**Dataset extract**:
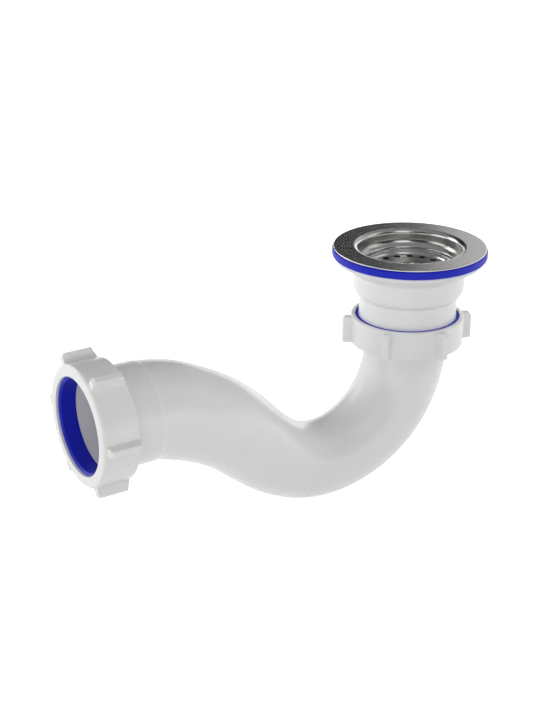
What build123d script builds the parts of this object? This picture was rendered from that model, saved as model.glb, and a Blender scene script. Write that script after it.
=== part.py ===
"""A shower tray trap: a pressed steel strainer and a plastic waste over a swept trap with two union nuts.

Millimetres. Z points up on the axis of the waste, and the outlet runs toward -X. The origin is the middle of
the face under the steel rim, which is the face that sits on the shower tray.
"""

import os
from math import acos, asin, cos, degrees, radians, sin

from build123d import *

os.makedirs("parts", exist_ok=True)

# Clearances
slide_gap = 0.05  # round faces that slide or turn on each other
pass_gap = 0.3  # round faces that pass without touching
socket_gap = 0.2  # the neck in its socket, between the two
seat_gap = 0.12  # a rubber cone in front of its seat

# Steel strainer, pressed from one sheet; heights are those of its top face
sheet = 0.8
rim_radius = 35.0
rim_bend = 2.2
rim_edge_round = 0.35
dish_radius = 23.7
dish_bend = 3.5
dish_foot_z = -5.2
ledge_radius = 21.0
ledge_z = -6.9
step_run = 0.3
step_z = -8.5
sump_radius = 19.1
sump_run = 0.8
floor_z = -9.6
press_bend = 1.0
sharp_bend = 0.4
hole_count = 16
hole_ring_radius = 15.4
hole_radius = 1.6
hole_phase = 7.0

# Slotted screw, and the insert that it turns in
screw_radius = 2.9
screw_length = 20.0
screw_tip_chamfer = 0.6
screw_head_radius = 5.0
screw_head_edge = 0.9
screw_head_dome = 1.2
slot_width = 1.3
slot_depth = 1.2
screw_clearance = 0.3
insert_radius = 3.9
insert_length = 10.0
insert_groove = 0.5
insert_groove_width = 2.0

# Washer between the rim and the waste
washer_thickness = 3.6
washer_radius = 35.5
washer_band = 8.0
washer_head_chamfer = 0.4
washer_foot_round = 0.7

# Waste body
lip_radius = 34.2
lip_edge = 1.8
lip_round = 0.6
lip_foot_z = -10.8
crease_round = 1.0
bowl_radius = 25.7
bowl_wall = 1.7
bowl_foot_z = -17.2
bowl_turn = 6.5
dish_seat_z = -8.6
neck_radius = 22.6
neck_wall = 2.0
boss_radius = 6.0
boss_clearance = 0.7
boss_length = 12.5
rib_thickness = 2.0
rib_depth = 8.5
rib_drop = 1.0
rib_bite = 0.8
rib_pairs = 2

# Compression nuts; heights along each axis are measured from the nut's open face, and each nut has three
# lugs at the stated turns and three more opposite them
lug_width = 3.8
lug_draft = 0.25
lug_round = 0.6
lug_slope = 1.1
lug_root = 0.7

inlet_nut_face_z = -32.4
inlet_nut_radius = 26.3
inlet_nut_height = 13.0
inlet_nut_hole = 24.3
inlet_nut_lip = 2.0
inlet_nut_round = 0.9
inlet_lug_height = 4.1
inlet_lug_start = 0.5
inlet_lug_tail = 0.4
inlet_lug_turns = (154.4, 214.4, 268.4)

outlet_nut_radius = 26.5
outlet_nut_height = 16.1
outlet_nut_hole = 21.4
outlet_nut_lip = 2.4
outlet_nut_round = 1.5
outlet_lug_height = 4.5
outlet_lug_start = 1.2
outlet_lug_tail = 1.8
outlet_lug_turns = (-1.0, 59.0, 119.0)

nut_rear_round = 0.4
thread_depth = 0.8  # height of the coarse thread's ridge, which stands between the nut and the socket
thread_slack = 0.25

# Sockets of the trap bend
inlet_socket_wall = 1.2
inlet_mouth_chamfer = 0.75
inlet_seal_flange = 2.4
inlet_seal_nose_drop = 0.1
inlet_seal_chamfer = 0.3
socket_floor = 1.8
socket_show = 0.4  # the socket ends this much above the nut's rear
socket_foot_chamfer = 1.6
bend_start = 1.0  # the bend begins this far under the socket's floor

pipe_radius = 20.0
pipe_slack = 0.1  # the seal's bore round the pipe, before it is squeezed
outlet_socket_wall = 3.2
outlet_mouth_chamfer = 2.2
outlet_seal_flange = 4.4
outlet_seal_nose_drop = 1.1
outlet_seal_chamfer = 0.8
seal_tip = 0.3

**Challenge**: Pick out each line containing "this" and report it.

**Task answer**:
What build123d script builds the parts of this object? This picture was rendered from that model, saved as model.glb, and a Blender scene script. Write that script after it.
socket_show = 0.4  # the socket ends this much above the nut's rear
bend_start = 1.0  # the bend begins this far under the socket's floor